There is indeed a war on women.  America has no appreciation for things that are feminine.  America will eventually tell my daughters that their delight in pretty dresses and glittery nail polish is weak.  When my daughters are in middle school, America well tell them my husband and I, as their parents, don’t know how to make decisions in their best interest and that instead the school can make better parental decisions.   The school nurse will offer them a prescription for birth control pills and offer them help to obtain an abortion when the birth control fails, all without our,  their real parents,  interference.  Before they are even in high school, my girls will have heard America’s message loud and clear – they are automatically lesser because of their femininity – and that femininity needs to be stripped away in order for them to be equal to their male counterparts.

I want my girls to know they can enjoy their pink and tutus if that’s what they like.  I want my girls to grow up knowing they are equal to men even with their ability to conceive and carry babies in their wombs.  They need to hear that their fertility isn’t a handicap, and that they should demand to be supported as fertile females instead of accepting the “remedy” of infertility America wishes to give them.

I am thankful I learned that the Catholic Church is adamant that I am perfect just the way I am.  The Church is adamant that my fertility isn’t a handicap, but insists that my fertility and any children I may have are all  blessings.  The Church is so adamant about this that it insists I can learn about my fertility (NFP – Natural Family Planning) and work with the way God designed me instead of using hormones or surgery to render myself barren.  The Church is there to provide all women support when they are expecting a baby, reminding them their children are indeed wanted instead of agreeing with America that a woman’s baby isn’t wanted then offering an abortion.  I am also thankful that God provided me a husband who respects me just the way God made me instead of expecting me to take hormones or have surgery.

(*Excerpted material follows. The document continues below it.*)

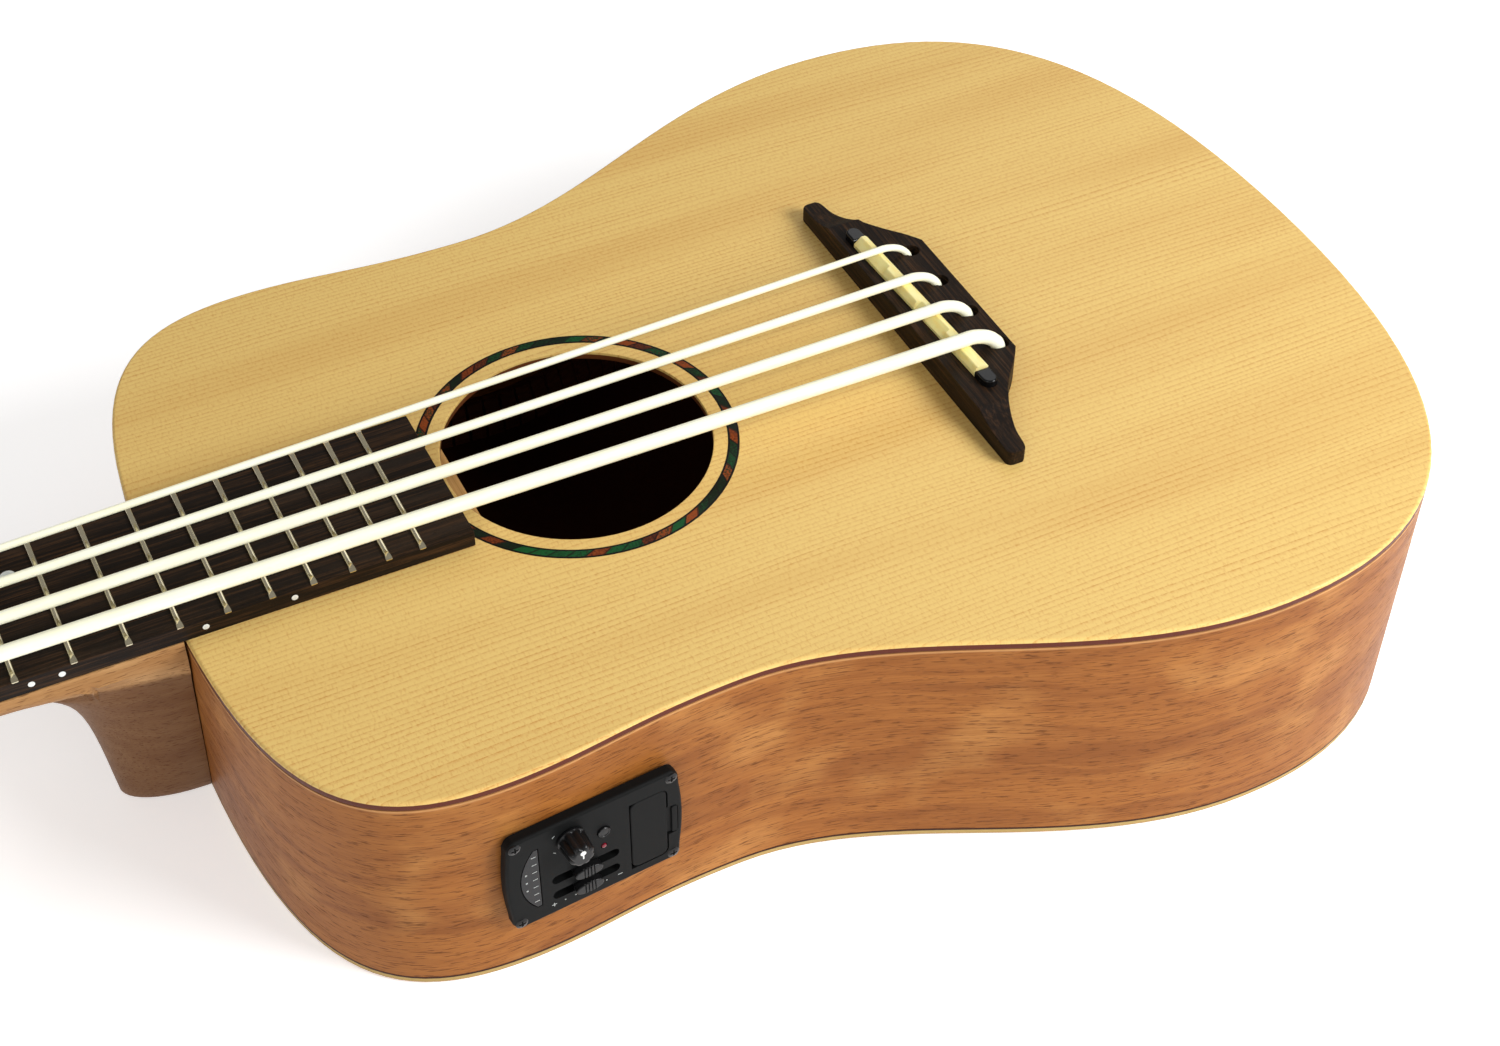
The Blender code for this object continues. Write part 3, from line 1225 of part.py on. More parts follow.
def door_outline(grow=0.0):
    """Battery door with its finger tongue on the tail side."""
    left = DOOR_U - DOOR_WIDTH / 2.0 - grow
    right = DOOR_U + DOOR_WIDTH / 2.0 + grow
    high = DOOR_V + DOOR_HEIGHT / 2.0 + grow
    low = DOOR_V - DOOR_HEIGHT / 2.0 - grow
    corner = DOOR_CORNER
    tongue = right + TONGUE_WIDTH
    half = TONGUE_HEIGHT / 2.0 + grow
    bend = 0.3 * corner
    return [(left, low), (right - corner, low), (right - bend, low + bend), (right, low + corner),
            (right, DOOR_V - half), (tongue, DOOR_V - half), (tongue, DOOR_V + half), (right, DOOR_V + half),
            (right, high - corner), (right - bend, high - bend), (right - corner, high), (left, high)]


def slider_slot_length():
    return SLIDER_TRAVEL + SLIDER_STEM_LENGTH + 2.0 * RUN_GAP


def door_seat_level():
    return PANEL_THICKNESS - DOOR_THICKNESS - GAP


def battery_room_left():
    return DOOR_U - DOOR_WIDTH / 2.0


def build_panel(preamp):
    """Outer panel with the holes for its controls and the seat of the battery door."""
    top = PANEL_THICKNESS
    panel = finish("preamp_panel", prism(bmesh.new(), panel_outline(), 0.0, top), "black_plastic", preamp)
    cut = bmesh.new()
    disc(cut, (KNOB_U, KNOB_V), KNOB_SHAFT_RADIUS + RUN_GAP, -PAST, top + PAST, 12)
    disc(cut, (KEY_U, KEY_V), KEY_RADIUS + RUN_GAP, -PAST, top + PAST, 12)
    disc(cut, (LAMP_U, LAMP_V), LAMP_RADIUS + GAP, -PAST, top + PAST, 8)
    for v in SLIDER_V:
        slot = rounded_rectangle(slider_slot_length(), SLIDER_SLOT_WIDTH, SLOT_CORNER, (SLIDER_U, v), 2)
        prism(cut, slot, -PAST, top + PAST)
    recess = rounded_rectangle(WINDOW_WIDTH + 2.0 * GAP, WINDOW_HEIGHT + 2.0 * GAP, SLOT_CORNER,
                               (WINDOW_U, 0.0), 2)
    prism(cut, recess, top - WINDOW_DEPTH - GAP, top + PAST)
    combine(panel, cut, "cut_panel_holes")
    seat = prism(bmesh.new(), door_outline(GAP), door_seat_level(), top + PAST)
    combine(panel, seat, "cut_door_seat")
    reach = DOOR_HEIGHT / 2.0 - DOOR_SEAT_LEDGE
    way = block(bmesh.new(), (battery_room_left() + DOOR_HINGE_LEDGE, DOOR_V - reach, -PAST),
                (HOUSING_LENGTH / 2.0 - HOUSING_WALL, DOOR_V + reach, door_seat_level() + PAST))
    combine(panel, way, "cut_battery_way")


def build_housing(preamp):
    """Box inside the body, with one room for the circuit and one for the two cells."""
    half_u = HOUSING_LENGTH / 2.0
    half_v = HOUSING_HEIGHT / 2.0
    wall = HOUSING_WALL
    divider = battery_room_left()
    bm = block(bmesh.new(), (-half_u, -half_v, -HOUSING_DEPTH), (half_u, half_v, -GAP))
    housing = finish("preamp_housing", bm, "black_plastic", preamp)
    rooms = bmesh.new()
    for left, right in ((-half_u + wall, divider - wall), (divider, half_u - wall)):
        block(rooms, (left, -half_v + wall, -HOUSING_DEPTH + wall), (right, half_v - wall, PAST))
    combine(housing, rooms, "cut_housing_rooms")

    middle = (divider + half_u - wall) / 2.0
    cell = circle(CELL_RADIUS, 24, (0.0, -CELL_RADIUS - CELL_BELOW_PANEL))
    for name, sign in (("battery_cell_inner", -1.0), ("battery_cell_outer", 1.0)):
        start = middle + sign * (CELL_THICKNESS + GAP) / 2.0 - CELL_THICKNESS / 2.0
        rings = [[(u, v, w) for v, w in cell] for u in (start, start + CELL_THICKNESS)]
        finish(name, loft(bmesh.new(), rings), "steel", preamp)


def build_circuit(preamp):
    """Circuit sheet with its slider rails, volume control, key switch and lamp."""
    wall = HOUSING_WALL + GAP
    half_u = HOUSING_LENGTH / 2.0
    half_v = HOUSING_HEIGHT / 2.0
    sheet_top = -CIRCUIT_FROM_PANEL
    sheet = block(bmesh.new(), (-half_u + wall, -half_v + wall, sheet_top - CIRCUIT_THICKNESS),
                  (battery_room_left() - wall, half_v - wall, sheet_top))
    circuit = finish("preamp_circuit", sheet, "circuit", preamp)
    sink = sheet_top - CIRCUIT_SINK
    under = -PARTS_BELOW_PANEL
    parts = bmesh.new()
    near = SLIDER_STEM_WIDTH / 2.0 + RUN_GAP
    far = near + SLIDER_RAIL_THICKNESS
    half_slot = slider_slot_length() / 2.0
    for v in SLIDER_V:
        for low, high in ((-far, -near), (near, far)):
            block(parts, (SLIDER_U - half_slot, v + low, sink), (SLIDER_U + half_slot, v + high, under))
    shaft = KNOB_SHAFT_RADIUS + RUN_GAP
    turned(parts, ((shaft, sink), (POT_RADIUS, sink), (POT_RADIUS, under), (shaft, under)), 14,
           Matrix.Translation((KNOB_U, KNOB_V, 0.0)))
    half = SWITCH_WIDTH / 2.0
    block(parts, (KEY_U - half, KEY_V - half, sink), (KEY_U + half, KEY_V + half, -SWITCH_WIDTH))
    block(parts, (LAMP_U - LAMP_RADIUS, LAMP_V - LAMP_RADIUS, sink),
          (LAMP_U + LAMP_RADIUS, LAMP_V + LAMP_RADIUS, LAMP_SEAT - GAP))
    combine(circuit, parts, "join_circuit_parts", "UNION")


def build_controls(preamp):
    """Knob, sliders, key, lamp and display window on the panel."""
    top = PANEL_THICKNESS
    edge = GAP + FACE_GAP
    knob = stack(bmesh.new(), (
        (KNOB_SHAFT_RADIUS, -top - KNOB_SHAFT_DEPTH), (KNOB_SHAFT_RADIUS, GAP), (KNOB_RADIUS, GAP),
        (KNOB_RADIUS, KNOB_SKIRT_HEIGHT), (KNOB_RADIUS - edge, KNOB_SKIRT_HEIGHT + edge),
        (KNOB_TOP_RADIUS, KNOB_HEIGHT - edge), (KNOB_TOP_RADIUS - edge, KNOB_HEIGHT)), 20)
    finish("volume_knob", knob, "black_plastic", preamp, Matrix.Translation((KNOB_U, KNOB_V, top)))

    half_cap = SLIDER_CAP_LENGTH / 2.0
    half_width = SLIDER_CAP_WIDTH / 2.0
    quarter = [(half_cap * u, half_width * v) for u, v in ((1.0, 0.35), (0.75, 0.8), (0.35, 1.0))]
    side = quarter + [(-u, v) for u, v in quarter][::-1]
    outline = side + [(u, -v) for u, v in side][::-1]
    half_stem = SLIDER_STEM_LENGTH / 2.0
    half_thin = SLIDER_STEM_WIDTH / 2.0
    for name, v in zip(("slider_treble", "slider_bass"), SLIDER_V):
        place = Matrix.Translation((SLIDER_U, v, top))
        cap = prism(bmesh.new(), outline, GAP, GAP + SLIDER_CAP_HEIGHT)
        slider = finish(name, cap, "black_plastic", preamp, place)
        stem = block(bmesh.new(), (-half_stem, -half_thin, -top - SLIDER_STEM_DEPTH),
                     (half_stem, half_thin, 2.0 * GAP))
        combine(slider, stem, "join_" + name, "UNION")

    key = stack(bmesh.new(), ((KEY_RADIUS, -top - SWITCH_WIDTH + SWITCH_TO_KEY),
                              (KEY_RADIUS, KEY_PROUD - FACE_GAP), (KEY_RADIUS - GAP, KEY_PROUD)), 12)
    finish("tuner_key", key, "black_plastic", preamp, Matrix.Translation((KEY_U, KEY_V, top)))
    levels = ((LAMP_RADIUS, LAMP_SEAT), (LAMP_RADIUS, top), (0.6 * LAMP_RADIUS, top + GAP))
    lamp = stack(bmesh.new(), levels, 8, Matrix.Translation((LAMP_U, LAMP_V, 0.0)))
    finish("lamp_lens", lamp, "red_lens", preamp)
    outline = rounded_rectangle(WINDOW_WIDTH, WINDOW_HEIGHT, SLOT_CORNER - GAP, (WINDOW_U, 0.0), 2)
    finish("display_window", prism(bmesh.new(), outline, top - WINDOW_DEPTH, top), "gloss_black", preamp)


def build_door(preamp):
    """Battery door with a round hinge edge on its axis."""
    radius = DOOR_THICKNESS / 2.0
    hinge_u = DOOR_U - DOOR_WIDTH / 2.0 + radius
    free_edge = [(u - hinge_u, v) for u, v in door_outline() if u > hinge_u]
    low_v = DOOR_V - DOOR_HEIGHT / 2.0
    high_v = DOOR_V + DOOR_HEIGHT / 2.0
    rings = []
    for degrees in range(-90, 91, 30):
        edge = -radius * math.cos(math.radians(degrees))
        level = radius * math.sin(math.radians(degrees))
        rings.append([(u, v, level) for u, v in [(edge, low_v)] + free_edge + [(edge, high_v)]])
    place = Matrix.Translation((hinge_u, 0.0, PANEL_THICKNESS - radius))
    finish("battery_door", loft(bmesh.new(), rings), "black_plastic", preamp, place)


def jack_matrix():
    """Frame of the output jack: Z points out of the tail."""
    middle = back_outside(0.0, TAIL_Y) / 2.0
    return Matrix.Translation((0.0, TAIL_Y, middle)) @ Matrix.Rotation(math.radians(90.0), 4, "X")


def build_jack(parent, block_inside):
    """Output jack through the tail block, which is the strap's button too, and its nut."""
    place = jack_matrix()
    seat = JACK_FLANGE_SEAT
    flange = seat + JACK_FLANGE_THICKNESS
    rim_low = JACK_KNOB_LENGTH - 2.0 * JACK_FLANGE_THICKNESS
    levels = (
        (JACK_RADIUS, JACK_KNOB_LENGTH - JACK_LENGTH), (JACK_RADIUS, seat), (JACK_FLANGE_RADIUS, seat),
        (JACK_FLANGE_RADIUS, flange), (JACK_WAIST_RADIUS, flange + 0.0012), (JACK_WAIST_RADIUS, 0.0070),
        (JACK_RIM_RADIUS, rim_low), (JACK_RIM_RADIUS, JACK_KNOB_LENGTH - 0.0010),
        (JACK_RIM_RADIUS - 0.0008, JACK_KNOB_LENGTH))
    jack = finish("output_jack", stack(bmesh.new(), levels, 24), "steel", parent, place)
    bore = stack(bmesh.new(), ((JACK_BORE_RADIUS, JACK_KNOB_LENGTH - JACK_BORE_DEPTH),
                               (JACK_BORE_RADIUS, JACK_KNOB_LENGTH + PAST)), 16)
    combine(jack, bore, "cut_jack_bore")

    top = TAIL_Y - block_inside - GAP
    low = top - JACK_NUT_THICKNESS
    flat = JACK_NUT_RADIUS * math.cos(math.radians(30.0))
    inner = (JACK_RADIUS + GAP) / math.cos(math.radians(15.0))
    rings = []
    for i in range(12):
        angle = math.tau * i / 12
        outer = flat if i % 2 else JACK_NUT_RADIUS
        section = ((inner, low), (outer, low), (outer, top), (inner, top))
        rings.append([place @ Vector((r * math.cos(angle), r * math.sin(angle), z)) for r, z in section])
    finish("jack_nut", loft(bmesh.new(), rings, closed=True), "steel", parent)


def build_leads(parent):
    hole_x, hole_y = lead_hole()
    housing_back = -HOUSING_DEPTH - 3.0 * GAP
    local = preamp_matrix()
    first_end = local @ Vector((-0.010, 0.002, housing_back))
    first_near = local @ Vector((-0.010, 0.002, housing_back - 0.012))
    second_end = local @ Vector((-0.002, -0.004, housing_back))
    second_near = local @ Vector((-0.002, -0.004, housing_back - 0.012))
    slot_floor = BRIDGE_HEIGHT - SLOT_DEPTH
    start = Vector((hole_x, hole_y, slot_floor - GAP))
    route = smooth_route([start, Vector((hole_x, hole_y, -0.0085)), Vector((hole_x, hole_y, -0.015)),
                          Vector((hole_x - 0.006, hole_y + 0.006, -0.026)),
                          Vector((0.004, -0.086, -0.032)), Vector((-0.034, -0.020, -0.036)),
                          first_near, first_end], 44)
    finish("pickup_lead", cord(bmesh.new(), route, LEAD_RADIUS, 8), "lead_sleeve", parent)
    jack_end = jack_matrix() @ Vector((0.0, 0.0, -(JACK_LENGTH - JACK_KNOB_LENGTH) - 3.0 * GAP))
    route = smooth_route([jack_end, jack_end + Vector((0.0, 0.014, 0.0)), Vector((-0.030, -0.170, -0.042)),
                          Vector((-0.062, -0.100, -0.042)), Vector((-0.058, -0.020, -0.044)),
                          second_near, second_end], 44)
    finish("jack_lead", cord(bmesh.new(), route, LEAD_RADIUS, 8), "lead_sleeve", parent)


def main():
    remove_old_objects()
    instrument = empty("instrument", matrix=instrument_matrix())
    head = empty("head_frame", instrument, head_matrix())
    preamp = empty("preamp_frame", instrument, preamp_matrix())
    build_top(instrument)
    build_back(instrument)
    build_sides(instrument)
    build_linings(instrument)
    block_inside = build_blocks(instrument)
    build_braces(instrument, block_inside)
    build_bridge_plate(instrument)
    build_neck(instrument)
    build_head_veneer(head)
    build_fingerboard(instrument)
    build_nut(instrument)
    build_bridge(instrument)
    build_saddle(instrument)
    build_strings(instrument)
    build_tuners(head)
    build_panel(preamp)
    build_housing(preamp)
    build_circuit(preamp)
    build_controls(preamp)
    build_door(preamp)
    build_jack(instrument, block_inside)
    build_leads(instrument)


main()
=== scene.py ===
import json
import math

import bmesh
import bpy
from mathutils import Matrix, Vector
from mathutils.kdtree import KDTree

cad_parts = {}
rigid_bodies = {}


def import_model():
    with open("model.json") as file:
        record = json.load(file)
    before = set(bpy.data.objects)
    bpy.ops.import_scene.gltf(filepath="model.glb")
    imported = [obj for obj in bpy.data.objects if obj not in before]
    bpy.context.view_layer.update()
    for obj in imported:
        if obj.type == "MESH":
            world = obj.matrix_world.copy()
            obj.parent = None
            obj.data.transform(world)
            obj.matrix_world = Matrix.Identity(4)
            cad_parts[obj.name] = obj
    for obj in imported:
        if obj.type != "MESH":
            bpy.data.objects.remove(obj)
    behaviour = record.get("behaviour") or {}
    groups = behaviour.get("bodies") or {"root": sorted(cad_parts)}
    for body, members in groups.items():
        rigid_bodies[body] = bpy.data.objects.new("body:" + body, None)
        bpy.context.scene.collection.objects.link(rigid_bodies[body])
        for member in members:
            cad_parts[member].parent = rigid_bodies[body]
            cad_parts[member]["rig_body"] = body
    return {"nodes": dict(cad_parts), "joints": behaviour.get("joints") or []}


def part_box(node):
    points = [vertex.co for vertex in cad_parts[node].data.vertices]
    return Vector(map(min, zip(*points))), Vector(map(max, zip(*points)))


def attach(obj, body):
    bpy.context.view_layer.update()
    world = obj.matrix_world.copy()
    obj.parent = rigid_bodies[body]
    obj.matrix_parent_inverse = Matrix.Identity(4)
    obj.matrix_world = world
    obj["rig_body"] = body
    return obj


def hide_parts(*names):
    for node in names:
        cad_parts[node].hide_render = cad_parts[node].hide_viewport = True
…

And I am thankful for pink, glitter, princesses and ballerinas.  I am thankful that every day our home is filled with little people who enjoy these things that would otherwise go unappreciated.  It is a joy and privilege to see my older daughter in a flattering feminine dress and kitten heels with glittery lip gloss.  It is a joy and privilege to see my younger daughter in ballet slippers and a tutu or her favorite Sleeping Beauty gown with matching crown.  Our lives are enriched because of their appreciation for the dainty and feminine.  Sure, it would be a joy and privilege to have them in our lives if they didn’t enjoy these things – I’m not at all saying girls must love “girly” things otherwise  it means that they are rejecting their femininity because that is of course untrue.  I only wish to challenge the notion that being female and even enjoying feminine things is neither weak nor limiting.  I hope all girls enjoy being female, but as an example to my point, behold a girl enjoying her femininity in a princess dress or tutu and you can’t help but smile just as much as if she were playing with cars in the dirt.  She is a gift us all, and so is her enjoyment of things we would otherwise overlook.  Please, please, don’t tell her she is weak for enjoying feminine things – let her relish in being a girly girl, and you too, let yourself relish in the privilege of being in the presence of a girly girl.